Trek was in Monument Valley of Southern Utah and Northern Arizona, a very desolate
area in terms of population. He found a family that has a Hogan, he can live there, but
they want him to take care of their sheep.
● [44:15] Trek took care of the flock of sheep and lived there. But he wanted more
absolute isolation. That is why he figures out his caloric needs. When someone told him
that there was a place out there that he could go, he found the place and one day he
packed his stuff and went to the desert. Trek said that when you peel civilization away,
you will realize how much your behavior is instinct.
● [46:47] Trek’s opinion about religion is that as animals, we need to be able to recognize
something dangerous in a ray of information to live longer. He can’t speak for anybody
else, but at least for him, we can see a face in the ray of information. Whether it is an ant
face, a spider face or a bear face, but we can spot it in a second. When we see a face in
a tree, we put humanness in that tree because we have this recognition factor. That is
where animism comes from which is considered the first world religion. It is ascribing
human qualities to something that is not human. That is where we start extrapolating
personality into inanimate objects, then we sign those meanings, and that meaning
becomes the various religions that we have today.

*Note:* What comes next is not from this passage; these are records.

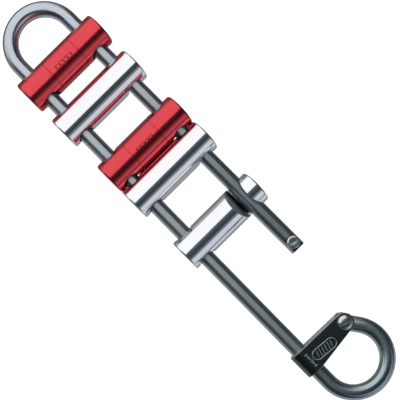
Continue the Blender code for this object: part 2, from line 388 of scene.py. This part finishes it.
def screw_steel():
    """Bright plated steel."""
    nodes = Nodes("screw_steel", (0.68, 0.68, 0.66), 1.0, 0.2)
    marks = nodes.noise((1500.0, 1500.0, 200.0))
    nodes.join(nodes.spread(marks, 0.14, 0.26), nodes.shader.inputs["Roughness"])
    nodes.bump(marks, 0.000002)
    return nodes.material


def etched_steel():
    """The bright metal of the black plate's marks and of its cut edges."""
    nodes = Nodes("etched_steel", (0.7, 0.72, 0.72), 1.0, 0.55)
    grain = nodes.noise((3000.0, 3000.0, 3000.0), 2.0)
    nodes.join(nodes.spread(grain, 0.45, 0.7), nodes.shader.inputs["Roughness"])
    return nodes.material


def dark_polymer():
    """Near-black, slightly rough plastic for the bushes: painted shade for the dark rings round
    the rods in the swinging bars' hole mouths.
    """
    nodes = Nodes("dark_polymer", (0.02, 0.02, 0.022), 0.0, 0.45)
    grain = nodes.noise((2500.0, 2500.0, 2500.0))
    nodes.join(nodes.spread(grain, 0.38, 0.55), nodes.shader.inputs["Roughness"])
    nodes.bump(grain, 0.00001)
    return nodes.material


# ---------------------------------------------------------------- the rod

def bend_centre():
    return Vector((ROD_TOP_X - ROD_RADIUS - BEND_RADIUS, 0.0))


def leg_y(x):
    """How far a leg's middle is from the rack's middle line at this x."""
    return BEND_RADIUS / math.cos(LEG_SPLAY) + (bend_centre().x - x) * math.tan(LEG_SPLAY)


def eye_centre():
    x = ROD_FOOT_X + ROD_RADIUS + BEND_RADIUS
    return Vector((x, leg_y(x) - BEND_RADIUS / math.cos(LEG_SPLAY)))


def arc(centre, radius, start, end, step=ARC_STEP):
    count = max(1, math.ceil(abs(end - start) / step))
    angles = [start + (end - start) * i / count for i in range(count + 1)]
    return [centre + radius * Vector((math.cos(a), math.sin(a))) for a in angles]


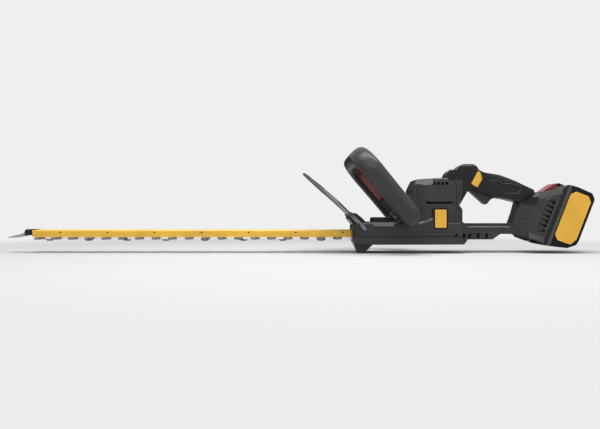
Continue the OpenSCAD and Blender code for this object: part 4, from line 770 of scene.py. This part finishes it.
class TRIMMER_OT_housing(bpy.types.Operator):
    """Carve the housing halves; add the deck's pad, facets, beads and ribs in painted highlight, and shade
    dots
    """

    bl_idname = "trimmer.housing"
    bl_label = "Housing"

    def execute(self, context):
        for node, side in (("housing_left", -1), ("housing_right", 1)):
            # the foot's underside over the battery gets the near black of painted shade
            carved(node.replace("housing", "case"), node, self.cuts(side), [("vent_black", self.on_sole)])
        facets = [wedges((443, 40.4), (470.3, 30.6), FLARE), wedges((232, 57), (260.8, 66.4), RAMP)]
        piece("case_facets", joined(facets), "body", "highlight_grey", bevel=0.3)
        beads = [wedges((330, 50.2), (414, 50.2), BRIDGE_BEAD), wedges((147, 50.6), (186, 50.6), CASE_BEAD)]
        piece("case_beads", joined(beads), "body", "highlight_grey")
        self.deck_pad()
        ribs = mirrored_row(3, (446.4, 32.6, 80.4), (-3.6, -2.8, -10.6), RIB, RIB_TURN)
        row_piece("foot_ribs", "body", "highlight_grey", ribs, 0.6)
        # near-black dots of painted shade stand for small holes in the housing's corner
        dots = mirrored_row(3, (307.5, 34.9, 90), (1.6, 0, -4.4), DOT)
        dots += mirrored_row(3, (310.6, 34.6, 88.4), (0.4, 0, -4.4), DOT)
        row_piece("corner_dots", "body", "vent_black", dots, 0.2)
        return {"FINISHED"}

    def on_sole(self, face):
        """The foot's underside, which lies in the dark over the battery."""
        return face.normal.z < -0.8 and face.center.x > SOLE_FROM and face.center.z < SOLE_TOP

    def cuts(self, s):
        """Cuts on one half; s is -1 for the half at negative y."""
        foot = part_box("housing_left")[1].x / MM
        cuts = [
            wedge((foot - 73.6, 112.5), (foot + 1.4, 131.2), [(s * y, over) for y, over in SHOULDER]),
            wedge((200, 141), (263, 143.4), [(s * y, over) for y, over in CROWN]),
            slab(SOLE, -s, s * 40),
            slab(CASE_LINE, s * 39.2, s * CLEAR),
            slab(COVER_SEAM, s * 37.8, s * CLEAR),
        ]
        for path, wide, floor in GROOVES:
            for a, b in zip(map(Vector, path), map(Vector, path[1:])):
                along = (b - a).normalized() * wide / 2
                across = Vector((-along.y, along.x))
                corners = [a - along - across, b + along - across, b + along + across, a - along + across]
                cuts.append(slab(corners, s * floor, s * GROOVE_TOP))
        return cuts

    def deck_pad(self):
        """A domed pad that covers the CAD pad."""
        low, high = (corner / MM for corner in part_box("top_pad"))
        reach, foot, dome = 2, 0.6, 2.2
        left, right, base, top = low.x - reach, high.x + reach, low.z + foot, high.z + dome
        cap = rounded([(left, base, 0.5), (right, base, 0.5), (right, top, 3), (left, top, 3.6)], 5)
        half = high.y + reach
        piece("deck_pad", slab(cap, -half, half), "body", "black_plastic", ["top_pad"], 1.6)


# the battery's leaning frame: its foot (along, up) and its lean from upright
PACK_FOOT, PACK_TILT = (471, 18.5), math.radians(21.2)


def in_pack(q, h):
    """Along and up of a point of the battery's frame: q back from the housing's foot, h up the lean."""
    c, s = math.cos(PACK_TILT), math.sin(PACK_TILT)
    return PACK_FOOT[0] + q * c + h * s, PACK_FOOT[1] - q * s + h * c


# slots under the belly, which reach further across (half) as far as the lower cover goes
BELLY_SLOTS = (304, 320.2, 336.6, 353, 369.4)
COVER_END, LONG_HALF, SHORT_HALF = 325, 37, 18
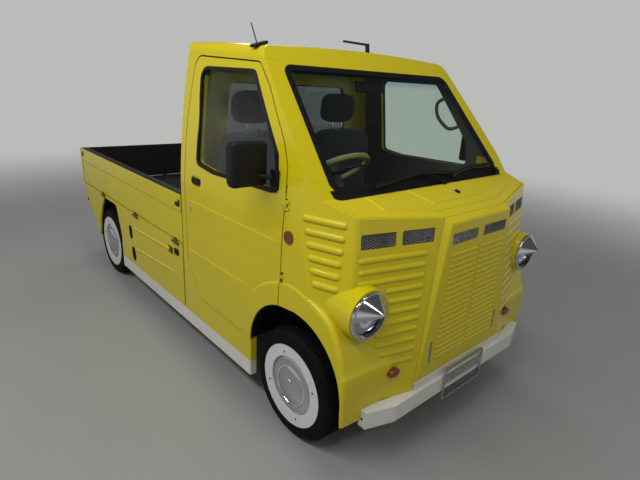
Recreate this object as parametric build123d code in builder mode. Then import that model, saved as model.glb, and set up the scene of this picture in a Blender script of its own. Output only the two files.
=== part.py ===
from build123d import *
from math import asin, degrees, hypot, radians, sin, cos, sqrt
import os

os.makedirs("parts", exist_ok=True)

# Kei truck. Millimetres, +X forward, +Y to the vehicle's left, +Z up.
# The origin is on the floor, under the middle of the bounding box.

# Overall sizes
overall_length = 3395.0
front_overhang = 450.0
wheelbase = 2350.0
body_width = 1475.0
roof_height = 1765.0
front_end = overall_length / 2
rear_end = -overall_length / 2
front_axle_x = front_end - front_overhang
rear_axle_x = front_axle_x - wheelbase
half_width = body_width / 2

# Wheels, 145/80R12
tyre_radius = 268.0
tyre_width = 147.0
track = 1290.0
rim_radius = 152.4
rim_width = 101.6
white_ring_radius = 210.0
hub_cap_radius = 140.0
wheel_y = track / 2

# Steering
kingpin_y = 575.0
kingpin_radius = 11.0
pin_clearance = 0.05
steering_lock_deg = 32.0

# Walls of the cab
side_wall = 34.0
screen_wall = 26.0
nose_wall = 22.0
roof_wall = 26.0
rear_wall = 26.0
moving_gap = 6.5

# Cab planes
cab_rear_x = 251.0
roof_rear_x = 222.0
roof_arc_radius = 9000.0
waist_z = 1030.0
cab_bottom_z = 250.0
screen_low = (1373.5, 1163.0)
screen_top = (941.5, 1657.0)
hood_slope = 0.27
roof_edge_radius = 58.0

# Nose: the corner where the front panel meets the slanted side panel
nose_corner = (1520.5, -653.0, 1110.0)
seam_top = (1626.5, -255.0, 1100.0)
seam_low = (1661.5, -358.0, 368.0)
slant_top = (1265.5, -half_width, 1155.0)
slant_low = (1373.5, -half_width, 751.0)
nose_bottom_z = 284.0
pillar_seam_z = 1225.0
nose_edge_radius = 35.0
fender_edge = [(1174.0, 600.0), (1177.5, 780.0), (1182.5, 984.0), (1186.0, 1136.0)]

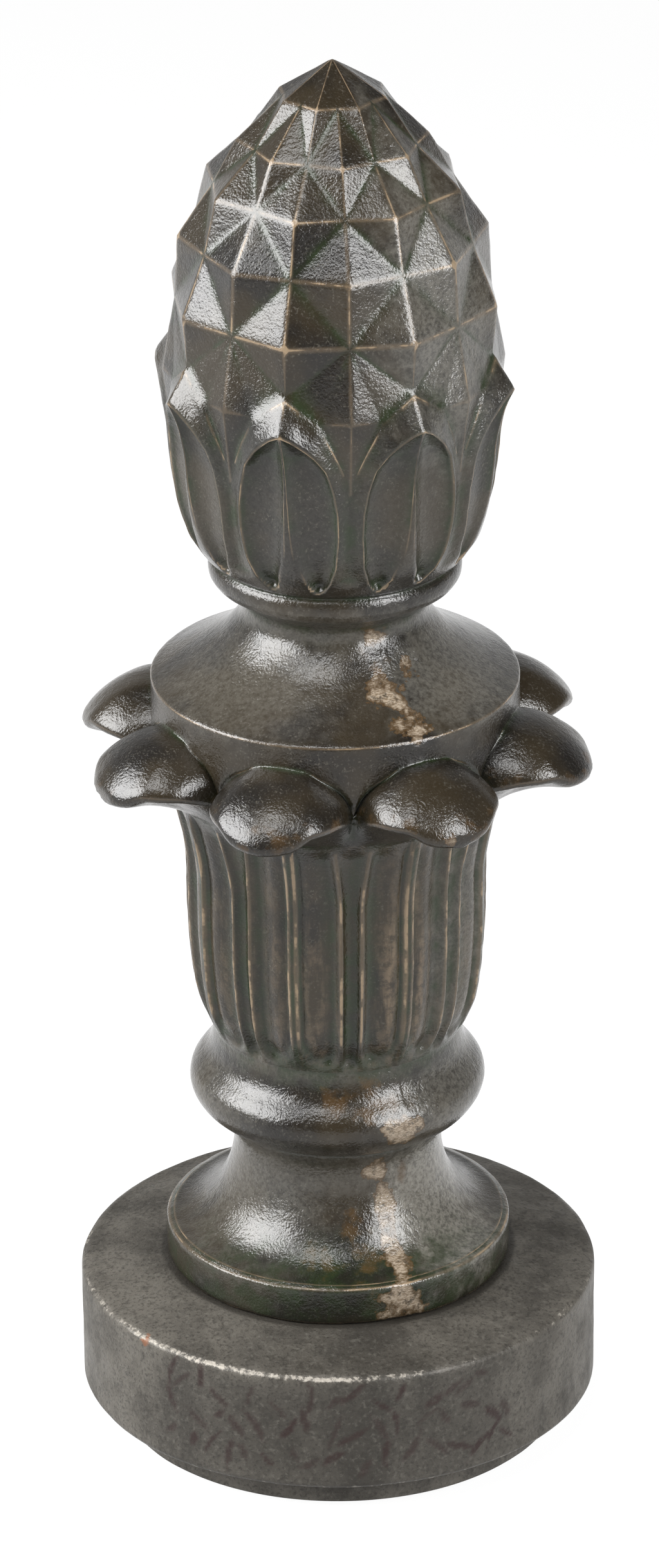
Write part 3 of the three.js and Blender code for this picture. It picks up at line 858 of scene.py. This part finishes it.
def plinth_shape():
    inset = PLINTH_RADIUS - INSET_STEP
    rim = [(PLINTH_RADIUS - 0.6, INSET_HEIGHT + 0.4), (PLINTH_RADIUS, INSET_HEIGHT + 1.6)]
    runs = [
        path([(1, 0), (inset - 1, 0)], 6),
        path([(inset, 0.8), (inset, INSET_HEIGHT - 0.8)], 8),
        path([(inset + 0.8, INSET_HEIGHT), (PLINTH_RADIUS - 1.6, INSET_HEIGHT)], 6),
        path(rim + [(PLINTH_RADIUS, EDGE_Z - 1.8)], 36),
        path([(PLINTH_RADIUS - 0.3, EDGE_Z - 0.7), (PLINTH_RADIUS - 1.5, EDGE_Z + 0.1)], 2),
        path([(PLINTH_RADIUS - 2.4, EDGE_Z + 0.3), (FOOT_RADIUS + 2, SEAT_Z), (FOOT_RADIUS - 6, SEAT_Z)], 30),
        path([(FOOT_RADIUS - 9, SEAT_Z), (1, SEAT_Z)], 8),
    ]
    turn = np.linspace(0, 2 * np.pi, PLINTH_COLUMNS, endpoint=False)
    rings = []
    for radii, heights in runs:
        for r, z in zip(radii, heights):
            rings.append(np.stack([r * np.sin(turn), -r * np.cos(turn), np.full_like(turn, z)], axis=1))
    faces = []
    for i in range(len(rings) - 1):
        low, high = i * PLINTH_COLUMNS, (i + 1) * PLINTH_COLUMNS
        for j in range(PLINTH_COLUMNS):
            k = (j + 1) % PLINTH_COLUMNS
            faces.append([low + j, low + k, high + k, high + j])
    top = (len(rings) - 1) * PLINTH_COLUMNS
    faces.append(list(range(PLINTH_COLUMNS))[::-1])
    faces.append(list(range(top, top + PLINTH_COLUMNS)))
    return weld("plinth_block", np.concatenate(rings), faces)


def stroke_marks(azimuth, z, points):
    """Rows of short dark strokes on the side that spell nothing."""
    draw = np.random.default_rng(7)
    fray = 0.4 * lumps(points, 3, 11)
    found = np.zeros(len(z))
    for row_z in STROKE_ROWS:
        centre = -STROKE_REACH
        while centre < STROKE_REACH:
            lean = draw.uniform(-1.3, 1.3)
            length = draw.uniform(3, 8)
            across = arc(azimuth - centre, PLINTH_RADIUS)
            up = z - row_z - draw.uniform(-4, 4)
            along_it = across * math.sin(lean) + up * math.cos(lean)
            off_it = across * math.cos(lean) - up * math.sin(lean) + draw.uniform(-0.03, 0.03) * along_it ** 2
            width = draw.uniform(0.9, 1.9)
            mark = 1 - ease(np.hypot(along_it / length, off_it / width) + fray, 0.7, 1.2)
            found = np.maximum(found, mark * draw.uniform(0.55, 1))
            centre += draw.uniform(3, 8)
    return found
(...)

● [49:15] Being alone, he learned to appreciate the animals. Trek has huge respect for
ants. He spends hours, days, and weeks following them. He followed a beetle for eight
miles and was amazed by its sense of direction. The first three or four weeks when he
was in the desert, he felt a little bit vulnerable and a little scared. Eventually, he realizes
that he can do it.
● [51:08] Trek set up routines that help him to stay sane. He got a workout routine made
out of lava rocks. He does pull-ups on a windmill two and a half miles away. He has
rituals each Sunday. Dr. Larry thinks of the basic hygiene Trek does, and then he said
that he realizes that when you run out of toilet paper, it was the end of civilization. He
spent five months on the Navajo reservations as a shepherd and did six months alone.
● [53:07] Trek comes back because his year is over. That is the nice thing about choosing
a year. It’s just long enough to own it, but it is shorter enough to see the end coming.
You know that you can make it just like death. It allows you to appreciate what you have.
That is why it is good to have endings on things so you can really be there to enjoy what
you are experiencing.
● [55:06] When it ended, Trek felt great because he did everything he could do out there.
He wanted to experience, so he had depravations at the end of each segment. He
blindfolded himself for a week, and he had an earplug from Germany that was efficient.
He doesn’t have a hearing for a week. He also wore a barbwire collar for a hundred
days. Trek learned something from the depravations.
● [57:00] When Trek took off the barbwire collar to change he felt this anxiety because
something was missing and he realized that the thing that gives him pain. He preferred
the reality of having that pain than not having that pain just like a bad relationship even
though its awful you prefer the familiarity of them being with you than to have it gone.